*EXERCISE INSTRUCTIONS:*
Copy each line exactly.

*SOURCE MATERIAL:*
++++

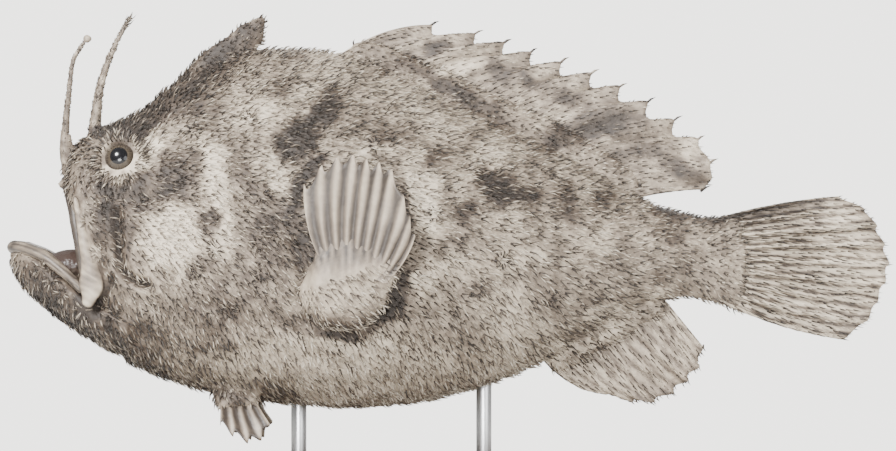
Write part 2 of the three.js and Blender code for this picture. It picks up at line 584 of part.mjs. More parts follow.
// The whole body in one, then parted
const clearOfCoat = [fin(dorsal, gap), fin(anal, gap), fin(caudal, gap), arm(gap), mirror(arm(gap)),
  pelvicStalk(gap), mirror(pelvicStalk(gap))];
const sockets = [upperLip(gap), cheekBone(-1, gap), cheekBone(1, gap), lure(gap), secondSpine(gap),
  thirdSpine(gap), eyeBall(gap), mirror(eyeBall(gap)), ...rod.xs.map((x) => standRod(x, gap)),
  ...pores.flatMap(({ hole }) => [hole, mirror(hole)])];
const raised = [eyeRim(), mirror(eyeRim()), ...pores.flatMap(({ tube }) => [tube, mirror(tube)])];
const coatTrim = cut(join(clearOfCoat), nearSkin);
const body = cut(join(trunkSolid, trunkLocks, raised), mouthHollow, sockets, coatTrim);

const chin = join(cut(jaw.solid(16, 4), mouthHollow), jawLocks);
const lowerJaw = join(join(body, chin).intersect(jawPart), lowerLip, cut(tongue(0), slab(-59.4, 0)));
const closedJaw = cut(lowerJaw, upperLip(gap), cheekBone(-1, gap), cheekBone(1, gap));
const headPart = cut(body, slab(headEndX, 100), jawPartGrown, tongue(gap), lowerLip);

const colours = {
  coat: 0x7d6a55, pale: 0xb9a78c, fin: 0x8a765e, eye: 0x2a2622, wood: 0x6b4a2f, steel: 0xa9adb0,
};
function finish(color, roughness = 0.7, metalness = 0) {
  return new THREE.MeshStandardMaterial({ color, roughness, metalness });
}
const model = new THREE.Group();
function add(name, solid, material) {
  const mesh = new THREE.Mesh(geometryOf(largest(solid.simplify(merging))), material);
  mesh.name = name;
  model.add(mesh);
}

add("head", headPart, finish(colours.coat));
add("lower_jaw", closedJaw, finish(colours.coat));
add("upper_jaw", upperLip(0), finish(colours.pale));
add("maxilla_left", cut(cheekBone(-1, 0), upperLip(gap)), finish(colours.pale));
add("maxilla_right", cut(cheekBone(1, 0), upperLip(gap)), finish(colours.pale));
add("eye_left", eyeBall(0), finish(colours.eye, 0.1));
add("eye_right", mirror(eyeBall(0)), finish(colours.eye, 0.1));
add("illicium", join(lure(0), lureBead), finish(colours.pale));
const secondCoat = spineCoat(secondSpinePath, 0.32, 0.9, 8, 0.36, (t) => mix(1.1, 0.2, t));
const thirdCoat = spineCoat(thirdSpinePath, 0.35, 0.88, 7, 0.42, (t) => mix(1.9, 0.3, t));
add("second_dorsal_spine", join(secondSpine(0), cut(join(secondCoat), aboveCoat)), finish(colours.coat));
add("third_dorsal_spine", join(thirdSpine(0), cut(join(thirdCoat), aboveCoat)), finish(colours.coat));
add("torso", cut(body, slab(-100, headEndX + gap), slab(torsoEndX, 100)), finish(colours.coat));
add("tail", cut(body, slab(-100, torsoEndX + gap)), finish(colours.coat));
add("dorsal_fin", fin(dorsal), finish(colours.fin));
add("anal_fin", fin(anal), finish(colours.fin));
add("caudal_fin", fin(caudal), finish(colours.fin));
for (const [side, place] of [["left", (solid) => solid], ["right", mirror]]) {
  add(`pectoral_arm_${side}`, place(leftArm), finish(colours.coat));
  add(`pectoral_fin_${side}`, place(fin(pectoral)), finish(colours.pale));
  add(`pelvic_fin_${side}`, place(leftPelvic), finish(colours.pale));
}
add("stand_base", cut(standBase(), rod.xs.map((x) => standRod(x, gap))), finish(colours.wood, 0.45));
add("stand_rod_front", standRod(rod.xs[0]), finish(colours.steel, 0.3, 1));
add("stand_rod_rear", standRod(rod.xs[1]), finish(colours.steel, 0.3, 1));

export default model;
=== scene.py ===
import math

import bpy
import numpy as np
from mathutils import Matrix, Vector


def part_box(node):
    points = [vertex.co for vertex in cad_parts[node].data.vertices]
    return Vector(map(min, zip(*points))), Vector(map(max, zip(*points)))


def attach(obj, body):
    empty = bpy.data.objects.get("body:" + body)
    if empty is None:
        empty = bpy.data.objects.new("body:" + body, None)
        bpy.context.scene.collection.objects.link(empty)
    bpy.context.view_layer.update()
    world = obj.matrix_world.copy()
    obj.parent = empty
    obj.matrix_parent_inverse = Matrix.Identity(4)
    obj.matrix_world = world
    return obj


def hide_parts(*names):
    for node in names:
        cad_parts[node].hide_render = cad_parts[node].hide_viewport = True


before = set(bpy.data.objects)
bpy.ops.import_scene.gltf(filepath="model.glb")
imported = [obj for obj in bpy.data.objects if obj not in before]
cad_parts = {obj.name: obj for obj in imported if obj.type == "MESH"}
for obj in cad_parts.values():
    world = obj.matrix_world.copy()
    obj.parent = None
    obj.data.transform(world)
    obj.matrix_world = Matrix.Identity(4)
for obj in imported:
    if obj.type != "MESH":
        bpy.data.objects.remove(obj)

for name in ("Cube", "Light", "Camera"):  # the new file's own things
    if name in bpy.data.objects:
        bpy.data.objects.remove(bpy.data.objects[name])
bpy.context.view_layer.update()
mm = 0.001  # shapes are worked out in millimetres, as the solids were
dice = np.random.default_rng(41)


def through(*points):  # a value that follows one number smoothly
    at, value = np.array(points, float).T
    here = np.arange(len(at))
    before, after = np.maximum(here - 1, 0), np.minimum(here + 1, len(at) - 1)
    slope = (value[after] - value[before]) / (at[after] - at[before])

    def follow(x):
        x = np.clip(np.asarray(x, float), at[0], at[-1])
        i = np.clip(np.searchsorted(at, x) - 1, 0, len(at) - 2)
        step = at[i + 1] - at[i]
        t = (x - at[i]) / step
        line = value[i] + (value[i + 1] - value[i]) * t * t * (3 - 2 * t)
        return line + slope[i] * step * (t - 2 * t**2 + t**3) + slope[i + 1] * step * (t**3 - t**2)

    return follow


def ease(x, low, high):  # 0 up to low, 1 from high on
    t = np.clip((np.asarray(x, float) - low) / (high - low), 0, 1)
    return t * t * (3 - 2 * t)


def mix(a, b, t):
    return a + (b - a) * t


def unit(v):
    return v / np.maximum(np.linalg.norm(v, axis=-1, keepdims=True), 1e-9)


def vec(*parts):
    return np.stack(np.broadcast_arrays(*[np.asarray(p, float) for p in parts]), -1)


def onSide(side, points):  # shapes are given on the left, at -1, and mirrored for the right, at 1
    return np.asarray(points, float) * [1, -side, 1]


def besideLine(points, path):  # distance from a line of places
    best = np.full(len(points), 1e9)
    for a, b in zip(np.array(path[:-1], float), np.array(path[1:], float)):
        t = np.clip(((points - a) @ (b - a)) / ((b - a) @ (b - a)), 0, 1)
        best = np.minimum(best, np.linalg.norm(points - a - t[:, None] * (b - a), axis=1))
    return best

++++

*TASK RESPONSE:*
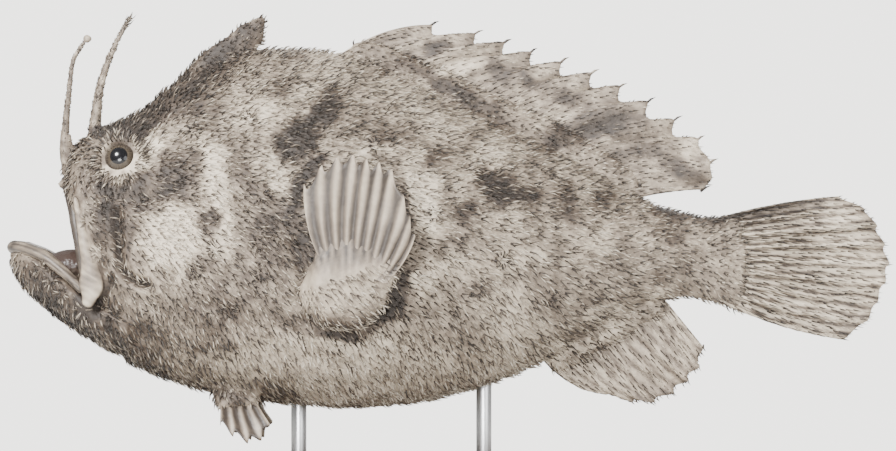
Write part 2 of the three.js and Blender code for this picture. It picks up at line 584 of part.mjs. More parts follow.
// The whole body in one, then parted
const clearOfCoat = [fin(dorsal, gap), fin(anal, gap), fin(caudal, gap), arm(gap), mirror(arm(gap)),
  pelvicStalk(gap), mirror(pelvicStalk(gap))];
const sockets = [upperLip(gap), cheekBone(-1, gap), cheekBone(1, gap), lure(gap), secondSpine(gap),
  thirdSpine(gap), eyeBall(gap), mirror(eyeBall(gap)), ...rod.xs.map((x) => standRod(x, gap)),
  ...pores.flatMap(({ hole }) => [hole, mirror(hole)])];
const raised = [eyeRim(), mirror(eyeRim()), ...pores.flatMap(({ tube }) => [tube, mirror(tube)])];
const coatTrim = cut(join(clearOfCoat), nearSkin);
const body = cut(join(trunkSolid, trunkLocks, raised), mouthHollow, sockets, coatTrim);

const chin = join(cut(jaw.solid(16, 4), mouthHollow), jawLocks);
const lowerJaw = join(join(body, chin).intersect(jawPart), lowerLip, cut(tongue(0), slab(-59.4, 0)));
const closedJaw = cut(lowerJaw, upperLip(gap), cheekBone(-1, gap), cheekBone(1, gap));
const headPart = cut(body, slab(headEndX, 100), jawPartGrown, tongue(gap), lowerLip);

const colours = {
  coat: 0x7d6a55, pale: 0xb9a78c, fin: 0x8a765e, eye: 0x2a2622, wood: 0x6b4a2f, steel: 0xa9adb0,
};
function finish(color, roughness = 0.7, metalness = 0) {
  return new THREE.MeshStandardMaterial({ color, roughness, metalness });
}
const model = new THREE.Group();
function add(name, solid, material) {
  const mesh = new THREE.Mesh(geometryOf(largest(solid.simplify(merging))), material);
  mesh.name = name;
  model.add(mesh);
}

add("head", headPart, finish(colours.coat));
add("lower_jaw", closedJaw, finish(colours.coat));
add("upper_jaw", upperLip(0), finish(colours.pale));
add("maxilla_left", cut(cheekBone(-1, 0), upperLip(gap)), finish(colours.pale));
add("maxilla_right", cut(cheekBone(1, 0), upperLip(gap)), finish(colours.pale));
add("eye_left", eyeBall(0), finish(colours.eye, 0.1));
add("eye_right", mirror(eyeBall(0)), finish(colours.eye, 0.1));
add("illicium", join(lure(0), lureBead), finish(colours.pale));
const secondCoat = spineCoat(secondSpinePath, 0.32, 0.9, 8, 0.36, (t) => mix(1.1, 0.2, t));
const thirdCoat = spineCoat(thirdSpinePath, 0.35, 0.88, 7, 0.42, (t) => mix(1.9, 0.3, t));
add("second_dorsal_spine", join(secondSpine(0), cut(join(secondCoat), aboveCoat)), finish(colours.coat));
add("third_dorsal_spine", join(thirdSpine(0), cut(join(thirdCoat), aboveCoat)), finish(colours.coat));
add("torso", cut(body, slab(-100, headEndX + gap), slab(torsoEndX, 100)), finish(colours.coat));
add("tail", cut(body, slab(-100, torsoEndX + gap)), finish(colours.coat));
add("dorsal_fin", fin(dorsal), finish(colours.fin));
add("anal_fin", fin(anal), finish(colours.fin));
add("caudal_fin", fin(caudal), finish(colours.fin));
for (const [side, place] of [["left", (solid) => solid], ["right", mirror]]) {
  add(`pectoral_arm_${side}`, place(leftArm), finish(colours.coat));
  add(`pectoral_fin_${side}`, place(fin(pectoral)), finish(colours.pale));
  add(`pelvic_fin_${side}`, place(leftPelvic), finish(colours.pale));
}
add("stand_base", cut(standBase(), rod.xs.map((x) => standRod(x, gap))), finish(colours.wood, 0.45));
add("stand_rod_front", standRod(rod.xs[0]), finish(colours.steel, 0.3, 1));
add("stand_rod_rear", standRod(rod.xs[1]), finish(colours.steel, 0.3, 1));

export default model;
=== scene.py ===
import math

import bpy
import numpy as np
from mathutils import Matrix, Vector


def part_box(node):
    points = [vertex.co for vertex in cad_parts[node].data.vertices]
    return Vector(map(min, zip(*points))), Vector(map(max, zip(*points)))


def attach(obj, body):
    empty = bpy.data.objects.get("body:" + body)
    if empty is None:
        empty = bpy.data.objects.new("body:" + body, None)
        bpy.context.scene.collection.objects.link(empty)
    bpy.context.view_layer.update()
    world = obj.matrix_world.copy()
    obj.parent = empty
    obj.matrix_parent_inverse = Matrix.Identity(4)
    obj.matrix_world = world
    return obj


def hide_parts(*names):
    for node in names:
        cad_parts[node].hide_render = cad_parts[node].hide_viewport = True


before = set(bpy.data.objects)
bpy.ops.import_scene.gltf(filepath="model.glb")
imported = [obj for obj in bpy.data.objects if obj not in before]
cad_parts = {obj.name: obj for obj in imported if obj.type == "MESH"}
for obj in cad_parts.values():
    world = obj.matrix_world.copy()
    obj.parent = None
    obj.data.transform(world)
    obj.matrix_world = Matrix.Identity(4)
for obj in imported:
    if obj.type != "MESH":
        bpy.data.objects.remove(obj)

for name in ("Cube", "Light", "Camera"):  # the new file's own things
    if name in bpy.data.objects:
        bpy.data.objects.remove(bpy.data.objects[name])
bpy.context.view_layer.update()
mm = 0.001  # shapes are worked out in millimetres, as the solids were
dice = np.random.default_rng(41)


def through(*points):  # a value that follows one number smoothly
    at, value = np.array(points, float).T
    here = np.arange(len(at))
    before, after = np.maximum(here - 1, 0), np.minimum(here + 1, len(at) - 1)
    slope = (value[after] - value[before]) / (at[after] - at[before])

    def follow(x):
        x = np.clip(np.asarray(x, float), at[0], at[-1])
        i = np.clip(np.searchsorted(at, x) - 1, 0, len(at) - 2)
        step = at[i + 1] - at[i]
        t = (x - at[i]) / step
        line = value[i] + (value[i + 1] - value[i]) * t * t * (3 - 2 * t)
        return line + slope[i] * step * (t - 2 * t**2 + t**3) + slope[i + 1] * step * (t**3 - t**2)

    return follow


def ease(x, low, high):  # 0 up to low, 1 from high on
    t = np.clip((np.asarray(x, float) - low) / (high - low), 0, 1)
    return t * t * (3 - 2 * t)


def mix(a, b, t):
    return a + (b - a) * t


def unit(v):
    return v / np.maximum(np.linalg.norm(v, axis=-1, keepdims=True), 1e-9)


def vec(*parts):
    return np.stack(np.broadcast_arrays(*[np.asarray(p, float) for p in parts]), -1)


def onSide(side, points):  # shapes are given on the left, at -1, and mirrored for the right, at 1
    return np.asarray(points, float) * [1, -side, 1]


def besideLine(points, path):  # distance from a line of places
    best = np.full(len(points), 1e9)
    for a, b in zip(np.array(path[:-1], float), np.array(path[1:], float)):
        t = np.clip(((points - a) @ (b - a)) / ((b - a) @ (b - a)), 0, 1)
        best = np.minimum(best, np.linalg.norm(points - a - t[:, None] * (b - a), axis=1))
    return best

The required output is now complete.